Updates to our Terms of Use

We are updating our Terms of Use. Please carefully review the updated Terms before proceeding to our website.

Friday, April 19, 2024 | Back issues
Courthouse News Service Courthouse News Service

EU Court Revives Religious-Exemption Fight in Italy

EU regulators that called out improper tax exemptions granted to religious businesses in Italy should have demanded recovery of the aid as well, the European Court of Justice ruled Tuesday.

(CN) - EU regulators that called out improper tax exemptions granted to religious businesses in Italy should have demanded recovery of the aid as well, the European Court of Justice ruled Tuesday.

A Montessori school in Rome, Scuola Elementare Maria Montessori, and bed-and-breakfast owner Pietro Ferracci in San Cesareo had brought the issue to the attention of the European Commission over a decade ago after Italy amended its municipal tax scheme for real property.
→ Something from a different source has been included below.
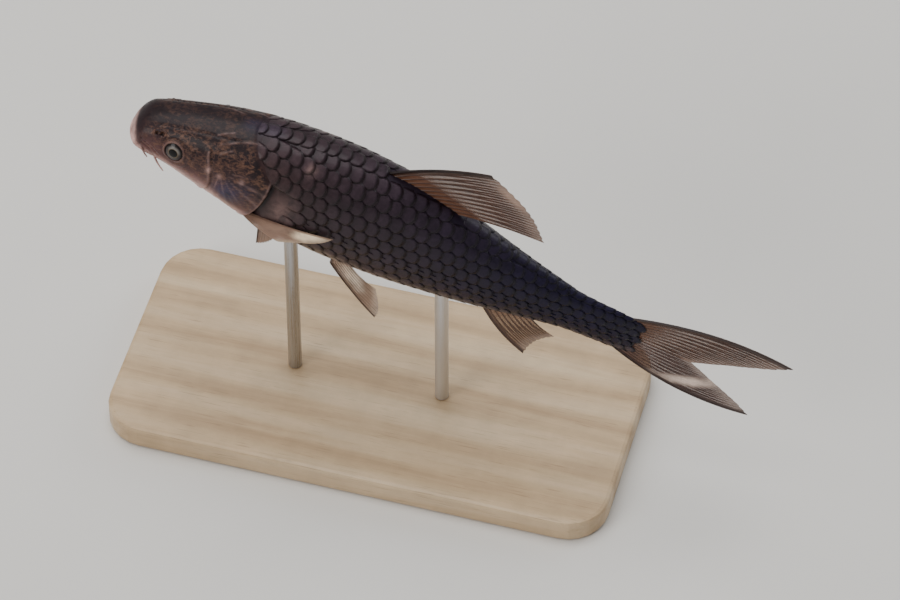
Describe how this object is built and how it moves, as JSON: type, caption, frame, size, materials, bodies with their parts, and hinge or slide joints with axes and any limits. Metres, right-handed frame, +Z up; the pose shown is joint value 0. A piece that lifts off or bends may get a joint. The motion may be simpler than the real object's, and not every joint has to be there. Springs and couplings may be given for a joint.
{
  "type": "brook carp",
  "caption": "Life-size brook carp, a dark large-scaled river fish with a forked tail, rising nose-up on a plain stand with a flat base and slim rods.",
  "frame": {"origin": "centre of the stand base's underside, on the floor", "axes": "+X from the fish's head towards its tail, +Z up; the fish's left side faces -Y"},
  "size_m": [0.1959, 0.072, 0.1095],
  "materials": {
    "body_skin": "moist satin skin under dark net-edged scales",
    "head_skin": "moist satin skin, brown-mauve",
    "jaw_skin": "moist satin, pale pinkish white",
    "gill_cover": "moist satin with a bluish silver sheen",
    "eye": "polished, black pupil and silvery iris",
    "fin_membrane": "thin smoky brown membrane with darker rays",
    "base_wood": "satin pale oak",
    "rod_steel": "satin"
  },
  "bodies": {
    "root": {"head": "head_skin", "lower_jaw": "jaw_skin", "gill_cover_left": "gill_cover", "gill_cover_right": "gill_cover", "eye_left": "eye", "eye_right": "eye", "trunk": "body_skin", "tail_stem": "body_skin", "dorsal_fin": "fin_membrane", "anal_fin": "fin_membrane", "pectoral_fin_left": "fin_membrane", "pectoral_fin_right": "fin_membrane", "pelvic_fin_left": "fin_membrane", "pelvic_fin_right": "fin_membrane", "caudal_fin_upper": "fin_membrane", "caudal_fin_lower": "fin_membrane", "stand_base": "base_wood", "stand_rod_front": "rod_steel", "stand_rod_rear": "rod_steel"}
  },
  "joints": []
}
Essentially the government had cracked down on tax exemptions that were in place since 1992 for noncommercial entities that carried out commercial activities on their properties, but ecclesiastical bodies and amateur sports clubs continued to get the exemption.

Though the commission determined in 2012 that the exemption amounted to improper aid, it also found that the recovery of such aid would be impossible so should not even be attempted.

Italy had changed its tax rules again earlier that year meanwhile, and the commission found that the new scheme passed muster.

The Montessori school and Ferracci, on the other hand, continued to protest the impermissible aid. They appealed to the EU’s top court last year after the European General Court dismissed both actions on the merits.

On Tuesday, the Grand Chamber of the Luxembourg-based Court of Justice agreed with the challengers that Italy should have recovered the improper aid.

“A Member State which at that stage of the procedure encounters difficulties in recovering the aid concerned must submit those difficulties to the commission for consideration and cooperate in good faith with the commission with a view to overcoming them, in particular by suggesting alternative methods allowing recovery, if only in part, of the aid,” the ruling states. “In all cases, the commission is required to undertake a detailed examination of the difficulties pleaded and the suggested alternative methods of recovery. Only if the commission finds, following such a detailed examination, that there are no alternative methods allowing even partial recovery of the unlawful aid in question may that recovery be considered to be objectively and absolutely impossible to carry out.”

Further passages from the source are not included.